The intuition of the currency peg coordination game is as follows:
Users form beliefs about the fundamental value of the stablecoin. These are based on the value of the reserve and how widely accepted and used the stablecoin is. But users also form beliefs about the beliefs of other market-participants (and so on). Gyroscope coordinates these beliefs. Since the value of the reserve is observable on-chain, as well as the rules governing how it will be used, rational users then implicitly agree on whether to attack or defend the peg since they only win by being in the majority. This aims to preempt confidence crises.
Tertiary lines of defense include mechanisms that allow the reserves to recover or asset-backing to expand. The reserve can, for example, be recapitalized through auctioning off governance tokens. In fact, Gyroscope governance is incentivized to do this at opportune times to build asset buffers against shocks, as opposed to solely acting as a last resort backstop during a crisis. The Gyroscope mechanism also works side-by-side with a leveraged loans mechanism (like Maker) to strengthen stability.

Complimentary infrastructure

Additional products arise from the Gyroscope design. For instance, a highly liquid DEX that can withstand asset failures arises naturally from the Gyroscope design.
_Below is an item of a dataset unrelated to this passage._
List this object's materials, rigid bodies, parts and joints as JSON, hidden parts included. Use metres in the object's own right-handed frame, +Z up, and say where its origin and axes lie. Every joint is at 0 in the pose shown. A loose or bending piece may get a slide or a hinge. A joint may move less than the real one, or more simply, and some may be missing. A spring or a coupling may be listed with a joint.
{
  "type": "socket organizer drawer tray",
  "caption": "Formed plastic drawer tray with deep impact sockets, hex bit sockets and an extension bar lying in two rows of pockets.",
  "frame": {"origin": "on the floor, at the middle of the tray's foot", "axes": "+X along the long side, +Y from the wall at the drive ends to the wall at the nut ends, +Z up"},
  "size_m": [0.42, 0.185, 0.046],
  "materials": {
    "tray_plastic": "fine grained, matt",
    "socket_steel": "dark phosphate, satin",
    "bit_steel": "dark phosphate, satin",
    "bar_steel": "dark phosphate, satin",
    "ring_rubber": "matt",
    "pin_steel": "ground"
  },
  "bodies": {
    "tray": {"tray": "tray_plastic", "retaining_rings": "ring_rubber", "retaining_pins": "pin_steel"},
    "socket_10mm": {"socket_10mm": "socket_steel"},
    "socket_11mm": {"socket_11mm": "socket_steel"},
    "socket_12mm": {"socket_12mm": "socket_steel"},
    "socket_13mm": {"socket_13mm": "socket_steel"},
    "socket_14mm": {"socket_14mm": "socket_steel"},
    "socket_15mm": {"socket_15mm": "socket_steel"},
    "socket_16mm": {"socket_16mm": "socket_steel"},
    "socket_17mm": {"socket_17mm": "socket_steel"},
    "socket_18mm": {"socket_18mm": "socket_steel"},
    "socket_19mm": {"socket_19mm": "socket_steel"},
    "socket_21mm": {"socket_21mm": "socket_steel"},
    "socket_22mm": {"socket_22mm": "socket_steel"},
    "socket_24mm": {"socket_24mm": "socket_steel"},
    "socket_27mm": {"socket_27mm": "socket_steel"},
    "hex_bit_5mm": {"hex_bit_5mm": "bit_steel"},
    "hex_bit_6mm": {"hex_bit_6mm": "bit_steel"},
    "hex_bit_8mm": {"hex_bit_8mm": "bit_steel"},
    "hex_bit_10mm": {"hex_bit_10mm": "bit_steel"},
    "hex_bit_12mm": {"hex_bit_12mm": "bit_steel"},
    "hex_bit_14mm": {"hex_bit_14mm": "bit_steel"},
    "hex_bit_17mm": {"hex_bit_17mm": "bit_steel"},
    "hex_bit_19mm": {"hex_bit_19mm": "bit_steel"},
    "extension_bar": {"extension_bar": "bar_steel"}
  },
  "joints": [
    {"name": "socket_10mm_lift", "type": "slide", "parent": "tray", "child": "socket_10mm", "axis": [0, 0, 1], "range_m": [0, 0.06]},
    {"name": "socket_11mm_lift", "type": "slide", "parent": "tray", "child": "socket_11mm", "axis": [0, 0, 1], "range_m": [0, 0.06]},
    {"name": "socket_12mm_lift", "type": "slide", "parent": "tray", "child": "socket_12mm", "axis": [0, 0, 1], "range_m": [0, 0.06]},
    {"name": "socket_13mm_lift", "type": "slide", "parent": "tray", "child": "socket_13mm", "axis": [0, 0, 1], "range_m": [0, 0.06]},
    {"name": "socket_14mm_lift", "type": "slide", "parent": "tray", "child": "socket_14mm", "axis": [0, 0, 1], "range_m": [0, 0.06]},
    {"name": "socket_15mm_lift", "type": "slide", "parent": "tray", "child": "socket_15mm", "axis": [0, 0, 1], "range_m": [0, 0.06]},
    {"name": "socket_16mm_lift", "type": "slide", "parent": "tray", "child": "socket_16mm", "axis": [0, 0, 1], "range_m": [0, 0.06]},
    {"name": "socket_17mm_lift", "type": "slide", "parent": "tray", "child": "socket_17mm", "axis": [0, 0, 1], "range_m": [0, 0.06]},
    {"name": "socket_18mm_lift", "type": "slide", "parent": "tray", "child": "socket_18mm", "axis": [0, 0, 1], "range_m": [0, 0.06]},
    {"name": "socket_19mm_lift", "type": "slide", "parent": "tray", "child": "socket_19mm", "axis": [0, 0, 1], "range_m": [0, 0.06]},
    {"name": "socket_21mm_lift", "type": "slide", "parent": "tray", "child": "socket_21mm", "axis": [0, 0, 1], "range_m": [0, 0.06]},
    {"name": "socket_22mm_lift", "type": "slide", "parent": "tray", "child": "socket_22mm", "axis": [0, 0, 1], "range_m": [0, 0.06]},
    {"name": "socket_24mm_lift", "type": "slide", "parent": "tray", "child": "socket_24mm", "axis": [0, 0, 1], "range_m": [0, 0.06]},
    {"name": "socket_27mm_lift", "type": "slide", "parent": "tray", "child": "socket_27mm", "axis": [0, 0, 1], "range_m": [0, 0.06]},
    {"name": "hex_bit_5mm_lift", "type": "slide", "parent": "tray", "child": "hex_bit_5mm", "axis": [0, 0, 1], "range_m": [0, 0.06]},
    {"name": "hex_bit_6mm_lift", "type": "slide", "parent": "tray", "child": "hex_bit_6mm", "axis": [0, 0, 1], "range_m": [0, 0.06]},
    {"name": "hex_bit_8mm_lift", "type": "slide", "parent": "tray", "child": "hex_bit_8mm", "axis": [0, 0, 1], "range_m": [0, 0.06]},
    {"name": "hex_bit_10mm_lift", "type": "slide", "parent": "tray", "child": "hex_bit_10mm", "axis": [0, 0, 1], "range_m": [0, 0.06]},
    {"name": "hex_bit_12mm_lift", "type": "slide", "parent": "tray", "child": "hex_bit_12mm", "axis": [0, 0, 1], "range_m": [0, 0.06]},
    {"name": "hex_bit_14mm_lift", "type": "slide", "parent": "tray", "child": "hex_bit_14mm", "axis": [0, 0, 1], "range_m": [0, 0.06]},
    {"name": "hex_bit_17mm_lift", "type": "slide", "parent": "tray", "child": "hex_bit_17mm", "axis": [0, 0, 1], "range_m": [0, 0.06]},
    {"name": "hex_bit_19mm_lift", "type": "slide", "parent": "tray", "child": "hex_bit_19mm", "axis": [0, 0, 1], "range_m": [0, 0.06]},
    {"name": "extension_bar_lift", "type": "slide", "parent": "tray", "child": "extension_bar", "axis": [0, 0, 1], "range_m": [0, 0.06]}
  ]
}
This design can be conceptualized as a network of secondary-market automated market makers, Reserve Pools and Outside Pools that will allow efficient routing of trades. Secondary-market AMMs (SAMMs) are redundant, highly-liquid paths in and out of gyroscope stablecoins, while the primary-market AMM (PAMM) is the mint/ redeem market. For more detailed explanations read the descriptions of the PAMM and the SAMM.
Gyroscope SAMM and reserve pools form a DEX network, in which liquidity is robust to pool failures.